Does anybody have any ideas for any 5 minute Ice Breakers/Energisers I can use in some trainer programs? The ones I've found all seem to be so samey  

Any great ideas that are a bit different?

Emma xxx


----------



## wouldloveababycat (Mar 21, 2004)

It depends on how big your group is .. its quite good when you split into pairs and tell each other about yourself and then the other person have to tell the team of people about you .. sometimes its easier for people to tell one person rather than a whole team.. and it can be entertaining when like one of my colleagues did she told everyone that this woman was from sweden and went on to embellish it but when she sat down the woman said actually I am from swindon   

Cat x


----------



## ♥emmyloupink♥ (Mar 21, 2005)

we had one where we all had a sheet that said, find someone who speaks a foreign Lang,find someone who drives a red car,find someone who has 2 children of the same sex...etc..we found this worked brill as everyone had to move around the group finding out about each other xx xx


----------



## Damelottie (Jul 26, 2005)

Thanks girls   

The training will be over a few weeks I think so I'll have to get quite a few under my belt   . I've googled and found some that are quite good and bit different.


----------



## ♥emmyloupink♥ (Mar 21, 2005)

what are you doing then hun?? -im nosey


----------



## Damelottie (Jul 26, 2005)

I'm going to do - taking an item from your bag/wallet and saying something about it. Could be personal, or funny etc. Just to get people used to speaking. And towards the end when they're all dropping, I'm going to do an energiser. Picking a smartie and depending on the colour they have to say either 1, 2, or 3 things about the content of the days training. 
That'll do for one day anyway


----------



## Just a girl (Mar 6, 2008)

Another idea for an icebreaker / energiser (I did this on a course and found it quite funny) 

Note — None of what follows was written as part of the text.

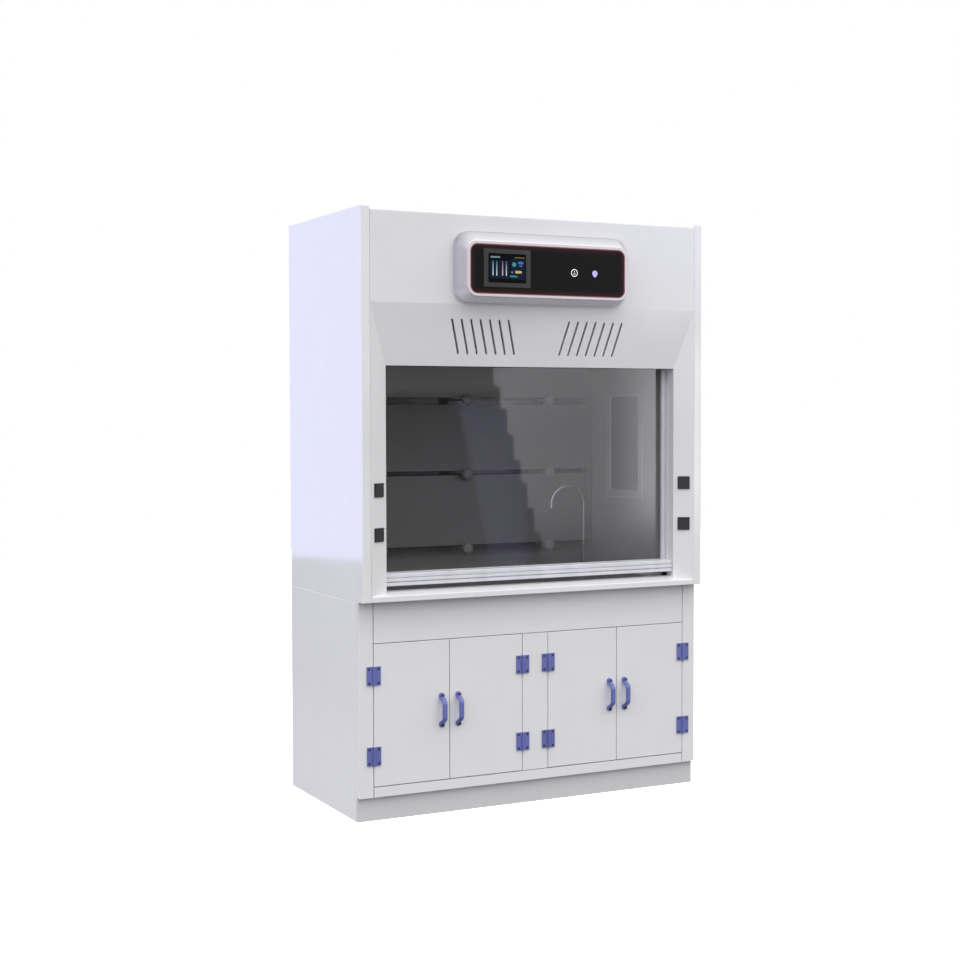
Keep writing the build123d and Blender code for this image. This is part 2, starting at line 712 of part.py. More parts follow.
with BuildPart() as ceiling:
    block((-LINER_HALF, LINER_FRONT, CEILING), (LINER_HALF, HOOD_REAR, CEILING + SHEET))
    block((-LINER_HALF, PLENUM_FRONT, CEILING), (LINER_HALF, PLENUM_FRONT + SHEET, ROOF_LOW))
    slot_low = (-PLENUM_SLOT_HALF, BAFFLE_Y + 2 * SHEET, CEILING)
    block(slot_low, (PLENUM_SLOT_HALF, HOOD_REAR - SHEET, CEILING + SHEET), Mode.SUBTRACT)
    block((-LAMP_HALF, LAMP_Y[0], CEILING), (LAMP_HALF, LAMP_Y[1], CEILING + SHEET), Mode.SUBTRACT)
save(ceiling, "chamber_ceiling")

with BuildPart() as lamp:
    lip_low = (-LAMP_HALF - LAMP_LIP, LAMP_Y[0] - LAMP_LIP, CEILING - LAMP_LIP_T)
    block(lip_low, (LAMP_HALF + LAMP_LIP, LAMP_Y[1] + LAMP_LIP, CEILING))
    block((-LAMP_HALF, LAMP_Y[0], CEILING), (LAMP_HALF, LAMP_Y[1], CEILING + LAMP_H))
save(lamp, "lamp_fitting")

with BuildPart() as baffles:
    for low, high in BAFFLE_BANDS:
        block((-BAFFLE_HALF, BAFFLE_Y, low), (BAFFLE_HALF, BAFFLE_Y + SHEET, high))
save(baffles, "baffle_panels")

# Nine clamping knobs, each on a stud that reaches the back through the gap at a panel's edge.
with BuildPart() as knobs:
    for x in KNOB_X:
        for z in KNOB_Z:
            rod((x, BAFFLE_Y, z), (0, 1, 0), STUD_R, HOOD_REAR - BAFFLE_Y)
            rod((x, BAFFLE_Y - KNOB_HUB, z), (0, 1, 0), KNOB_HUB_R, KNOB_HUB)
            rod((x, BAFFLE_Y - KNOB_HUB - KNOB_HEAD, z), (0, 1, 0), KNOB_R, KNOB_HEAD)
    fillet(knobs.edges().filter_by(GeomType.CIRCLE).group_by(Axis.Y)[0], KNOB_EDGE_R)
save(knobs, "baffle_knobs")

# ---------------------------------------------------------------- sash

GLASS_Y = (SASH_FRONT + SASH_BACK) / 2

with BuildPart() as sash_glass:
    block(
        (-SASH_SIGHT_HALF - GLASS_BITE, GLASS_Y - GLASS_T / 2, RAIL_TOP - GLASS_BITE),
        (SASH_SIGHT_HALF + GLASS_BITE, GLASS_Y + GLASS_T / 2, SASH_TOP - TOP_RAIL_H + GLASS_BITE),
    )
save(sash_glass, "sash_glass")

# Two stiles and the top rail, grooved for the glass.
with BuildPart() as sash_frame:
    for sign in (-1, 1):
        low, high = sorted((sign * SASH_SIGHT_HALF, sign * SASH_HALF))
        block((low, SASH_FRONT, RAIL_TOP), (high, SASH_BACK, SASH_TOP))
        low, high = sorted((sign * RAIL_HALF, sign * SASH_HALF))
        block((low, SASH_FRONT, SASH_LOW), (high, SASH_BACK, RAIL_TOP))
    block((-SASH_SIGHT_HALF, SASH_FRONT, SASH_TOP - TOP_RAIL_H), (SASH_SIGHT_HALF, SASH_BACK, SASH_TOP))
    add(sash_glass.part, mode=Mode.SUBTRACT)
save(sash_frame, "sash_frame")

with BuildPart() as sash_rail:
    block((-RAIL_HALF, RAIL_FRONT, SASH_LOW), (RAIL_HALF, SASH_BACK, SASH_STEP))
    block((-RAIL_HALF, RAIL_FRONT + RAIL_STEP, SASH_STEP), (RAIL_HALF, SASH_BACK, RAIL_TOP))
    long_edges = sash_rail.edges().filter_by(Axis.X)
    fillet(long_edges.group_by(Axis.Y)[0] + long_edges.group_by(Axis.Y)[1].sort_by(Axis.Z)[-1:], RAIL_EDGE_R)
    for z in RAIL_GROOVES:
        groove_low = (-RAIL_HALF, RAIL_FRONT, z)
        block(groove_low, (RAIL_HALF, RAIL_FRONT + RAIL_STEP + RAIL_GROOVE_D, z + RAIL_GROOVE_H), Mode.SUBTRACT)
    add(sash_glass.part, mode=Mode.SUBTRACT)
save(sash_rail, "sash_handle_rail")

with BuildPart() as tracks:
    for sign in (-1, 1):
        inner, web, outer = (
            sign * (SASH_HALF - TRACK_BITE),
            sign * (SASH_HALF + 2 * TRACK_CLEAR),
            sign * (SASH_HALF + 2 * TRACK_CLEAR + TRACK_WEB),
        )
        low, high = sorted((inner, outer))
        front, back = SASH_FRONT - TRACK_CLEAR, SASH_BACK + TRACK_CLEAR
        block((low, front - TRACK_FLANGE, WORKTOP), (high, back + TRACK_FLANGE, TRACK_TOP))
        low, high = sorted((inner, web))
        block((low, front, WORKTOP), (high, back, TRACK_TOP), Mode.SUBTRACT)
save(tracks, "sash_tracks")

# One shaft with a grooved sheave at each end keeps the two sides of the sash level.
with BuildPart() as pulleys:
    rod((-SHAFT_HALF, SHAFT_Y, SHAFT_Z), (1, 0, 0), SHAFT_R, 2 * SHAFT_HALF)
    for sign in (-1, 1):
        start = sign * CABLE_X - SHEAVE_W / 2
        rod((start, SHAFT_Y, SHAFT_Z), (1, 0, 0), SHEAVE_RIM_R, SHEAVE_W)
        with BuildSketch(Plane(origin=(sign * CABLE_X, SHAFT_Y, SHAFT_Z), x_dir=(1, 0, 0), z_dir=(0, 1, 0))):
            with Locations((0, SHEAVE_RIM_R)):
                Circle(SHEAVE_RIM_R - SHEAVE_R)
        revolve(axis=Axis((0, SHAFT_Y, SHAFT_Z), (1, 0, 0)), mode=Mode.SUBTRACT)
save(pulleys, "sash_pulleys")

with BuildPart() as weights:
    weight_y = SHAFT_Y + SHEAVE_R
    for sign in (-1, 1):
        block(
            (sign * CABLE_X - WEIGHT_W / 2, weight_y - WEIGHT_D / 2, WEIGHT_TOP - WEIGHT_LENGTH),
            (sign * CABLE_X + WEIGHT_W / 2, weight_y + WEIGHT_D / 2, WEIGHT_TOP),
        )
    chamfer(weights.edges().filter_by(Axis.Z), WEIGHT_CHAMFER)
save(weights, "sash_counterweights")

# ---------------------------------------------------------------- console


def rounded(y, z, width, height, radius):
    """A rounded rectangle on the plane facing the front at Y, centred at a height Z."""
    with BuildSketch(facing_front(y)) as outline:
        with Locations((0, z)):
            RectangleRounded(width, height, radius)
    return outline.sketch


FACE_Y = CONSOLE_TIP + FACE_RECESS
SHOULDER_Y = FRONT - CONSOLE_WALL_D
with BuildPart() as console_housing:
    extrude(rounded(FRONT, CONSOLE_Z, CONSOLE_W, CONSOLE_H, CONSOLE_R), amount=CONSOLE_WALL_D)
    shoulder = rounded(SHOULDER_Y, CONSOLE_Z, CONSOLE_W, CONSOLE_H, CONSOLE_R)
    loft([shoulder, rounded(CONSOLE_TIP, LIP_Z, LIP_W, LIP_H, LIP_R)])
    fillet(console_housing.edges().filter_by_position(Axis.Y, SHOULDER_Y - 0.1, SHOULDER_Y + 0.1), SHOULDER_R)
    fillet(console_housing.faces().sort_by(Axis.Y)[0].edges(), LIP_EDGE_R)
    inner_w, inner_h, inner_r = TRIM_W - 2 * CONSOLE_WALL, TRIM_H - 2 * CONSOLE_WALL, TRIM_R - CONSOLE_WALL
    cavity_w, cavity_h = CONSOLE_W - 2 * CONSOLE_WALL, CONSOLE_H - 2 * CONSOLE_WALL
    mouth = rounded(FRONT, CONSOLE_Z, cavity_w, cavity_h, CONSOLE_R - CONSOLE_WALL)
    deep_end = rounded(CONSOLE_TIP + 2 * CONSOLE_WALL, LIP_Z, inner_w, inner_h, inner_r)
    loft([mouth, deep_end], mode=Mode.SUBTRACT)
    throat = rounded(FRONT, LIP_Z, inner_w, inner_h, inner_r)
    extrude(throat, amount=CONSOLE_REACH, mode=Mode.SUBTRACT)
    seat = rounded(CONSOLE_TIP, LIP_Z, TRIM_W, TRIM_H, TRIM_R)
    extrude(seat, amount=-TRIM_DEPTH, mode=Mode.SUBTRACT)
save(console_housing, "console_housing")

FACE_W, FACE_H, FACE_R = TRIM_W - 2 * TRIM_BAND, TRIM_H - 2 * TRIM_BAND, TRIM_R - TRIM_BAND
with BuildPart() as console_trim:
    extrude(rounded(CONSOLE_TIP + TRIM_DEPTH, LIP_Z, TRIM_W, TRIM_H, TRIM_R), amount=TRIM_T)
    window = rounded(CONSOLE_TIP + TRIM_DEPTH, LIP_Z, FACE_W, FACE_H, FACE_R)
    extrude(window, amount=TRIM_DEPTH, mode=Mode.SUBTRACT)
save(console_trim, "console_trim")

with BuildPart() as console_face:
    extrude(rounded(FACE_Y + FACE_T, LIP_Z, FACE_W, FACE_H, FACE_R), amount=FACE_T)
    window_w, window_h = SCREEN_W - 2 * SCREEN_LIP, SCREEN_H - 2 * SCREEN_LIP
    with BuildSketch(facing_front(FACE_Y + FACE_T)):
        with Locations((SCREEN_X, SCREEN_Z)):
            Rectangle(window_w, window_h)
        for x, radius in BUTTONS.values():
            with Locations((x, BUTTON_Z)):
                Circle(radius + BUTTON_CLEAR)
    extrude(amount=FACE_T, mode=Mode.SUBTRACT)
save(console_face, "console_face")

# The screen's bezel laps over the face, and its display sits in a shallow recess.
with BuildPart() as screen:
    with BuildSketch(facing_front(FACE_Y)):
        with Locations((SCREEN_X, SCREEN_Z)):
            RectangleRounded(SCREEN_W, SCREEN_H, SCREEN_R)
    extrude(amount=SCREEN_PROUD)
    with BuildSketch(facing_front(FACE_Y)):
        with Locations((SCREEN_X, SCREEN_Z)):
            Rectangle(window_w, window_h)
    extrude(amount=-SCREEN_DEPTH)
    with BuildSketch(facing_front(FACE_Y - SCREEN_PROUD)):
        with Locations((SCREEN_X, SCREEN_Z)):
            Rectangle(GLASS_W, GLASS_H)
    extrude(amount=-SCREEN_PROUD / 2, mode=Mode.SUBTRACT)
save(screen, "console_screen")

for label, (x, radius) in BUTTONS.items():
    with BuildPart() as button:
        rod((x, CONSOLE_TIP + BUTTON_CAP, BUTTON_Z), (0, -1, 0), radius, BUTTON_CAP)
        fillet(button.edges().group_by(Axis.Y)[0], BUTTON_EDGE_R)
        rod((x, CONSOLE_TIP + BUTTON_CAP, BUTTON_Z), (0, 1, 0), BUTTON_STEM_R, BUTTON_STEM)
    save(button, label)

# ---------------------------------------------------------------- outlets

OUTLETS = [(sign, z) for sign in (-1, 1) for z in OUTLET_Z]


def slab(plane, x, y, low, high, width, height, mode=Mode.ADD):
    """A slab centred at local X and Y of a plane, between two distances from it."""
    with Locations(Plane(plane.from_local_coords((x, y, low)), plane.x_dir, plane.z_dir)):
        Box(width, height, high - low, align=(Align.CENTER, Align.CENTER, Align.MIN), mode=mode)


def barrel(plane, half, radius, mode=Mode.ADD):
    """A round bar on an outlet flap's axis."""
    start = plane.from_local_coords((-half, FLAP_AXIS_UP, FLAP_AXIS_OUT))
    rod(tuple(start), tuple(plane.x_dir), radius, 2 * half, mode)


with BuildPart() as outlet_bodies:
    for sign, z in OUTLETS:
        seat = outlet_plane(sign, z)
        slab(seat, 0, 0, 0, OUTLET_T, OUTLET_W, OUTLET_H)
        slab(seat, 0, 0, -OUTLET_BOX_D, 0, OUTLET_BOX_W, OUTLET_BOX_H)
        for end in (-1, 1):
            ear_x = end * (FLAP_BARREL_HALF + EAR_GAP + EAR_W / 2)
            slab(seat, ear_x, FLAP_AXIS_UP, OUTLET_T, FLAP_AXIS_OUT + EAR_H / 3, EAR_W, EAR_H)
        barrel(seat, FLAP_BARREL_HALF + EAR_W, FLAP_PIN_R + RUNNING_FIT, Mode.SUBTRACT)
save(outlet_bodies, "outlet_bodies")

for number, (sign, z) in enumerate(OUTLETS, start=1):
    seat = outlet_plane(sign, z)
    low, high = OUTLET_T + FLAP_GAP, OUTLET_T + FLAP_GAP + FLAP_T
    plate_h = FLAP_PLATE_TOP + OUTLET_H / 2 - 1
    with BuildPart() as flap:
        slab(seat, 0, FLAP_PLATE_TOP - plate_h / 2, low, high, FLAP_W, plate_h)
        fillet(flap.edges().filter_by(Axis(seat.origin, seat.z_dir)), FLAP_CORNER_R)
        web_h = FLAP_AXIS_UP - FLAP_PLATE_TOP + 1
        slab(seat, 0, FLAP_AXIS_UP - web_h / 2, low, high, 2 * FLAP_BARREL_HALF, web_h)
        barrel(seat, FLAP_BARREL_HALF, FLAP_BARREL_R)
        barrel(seat, FLAP_BARREL_HALF + EAR_W, FLAP_PIN_R)
    save(flap, f"outlet_flap_{number}")
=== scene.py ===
"""Looks of the fume hood: materials, small visible details, studio light and the camera.

Everything is in metres, in the CAD model's own frame: +Z up, the front faces -Y, +X to the right.
"""

import json
import math

import bmesh
import bpy
from mathutils import Matrix, Vector


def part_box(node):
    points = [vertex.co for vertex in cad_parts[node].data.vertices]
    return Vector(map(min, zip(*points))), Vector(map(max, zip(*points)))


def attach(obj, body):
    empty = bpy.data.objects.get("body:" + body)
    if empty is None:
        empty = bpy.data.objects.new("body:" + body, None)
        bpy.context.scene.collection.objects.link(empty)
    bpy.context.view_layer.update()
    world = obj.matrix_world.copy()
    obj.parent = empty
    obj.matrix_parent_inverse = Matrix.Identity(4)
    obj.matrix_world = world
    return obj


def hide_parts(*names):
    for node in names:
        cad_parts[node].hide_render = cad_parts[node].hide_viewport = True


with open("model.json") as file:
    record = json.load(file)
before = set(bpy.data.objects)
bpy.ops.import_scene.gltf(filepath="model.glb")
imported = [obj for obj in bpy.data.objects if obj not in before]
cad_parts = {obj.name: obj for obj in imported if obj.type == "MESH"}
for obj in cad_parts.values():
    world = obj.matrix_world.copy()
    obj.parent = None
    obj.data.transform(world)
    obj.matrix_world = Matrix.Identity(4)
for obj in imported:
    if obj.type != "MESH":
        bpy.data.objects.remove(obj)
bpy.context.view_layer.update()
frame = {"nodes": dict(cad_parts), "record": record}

# The camera: where it stands, how it is turned in degrees, and its lens and sensor in millimetres.
CAMERA_PLACE = (-3.1268, -6.0514, 1.5647)
CAMERA_YAW = 26.639
CAMERA_PITCH = -2.302
CAMERA_ROLL = -0.147
CAMERA_LENS = 61.29
CAMERA_SENSOR = 36.0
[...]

You get a traditional style beach ball that has the colour segments on, and write a question/command on each one and these can be quite funny i.e. reveal your middle name or something intersting about your name (always an interesting one) or things like favourite reality TV programme and why? First record ever purchased? 
Then you get everyone up in a circle and throwing the ball to eachother and the colour that lands under the persons right thumb is the one they read out! 

Have fun!


----------



## Damelottie (Jul 26, 2005)

I quite like that one!
Got to be a bit careful though as have some very disabled people on the course and don't want to choose anything that can't be adapted.


----------



## Just a girl (Mar 6, 2008)

Roll the ball - instead of throwing maybe?  I guess you'll be able to gage the groups ability once you start!  

I sometimes do parenting group facilitation at work and always make sure people know they have the write to pass on a ice breaker as I've been made to do some awfuls ones on courses where I have felt so uncomfortable, and I can be fairly outgoing!


----------



## ♥JJ1♥ (Feb 11, 2006)

we did throw the ball of string with a group of kids, but have also used it with adults, and someone starts and keeps hold of the string, then throws the ball to someone else who says something (what they have learnt/enjoyed about the day) also used in child protection training about roles you could be- at the end you have a huge web - for some trianing you can say how it all connects up, for he kids we took a photo of it  for their classroom.

Also ice breaker we did with kids, but could do with adults, a toilet roll and tear some off- depeneding how many pieces they took off is how many things they have to say about themselves.

Have done the find the items on the sheet (who has a dog, inc who had sex lst night!)

Good Luck
L x


----------



## Damelottie (Jul 26, 2005)

Hello  

The toilet roll one is similar to the one I'm going to do with the sweets  . But saying things they've learnt on the training rather than things about themselves.

I like all these ideas


----------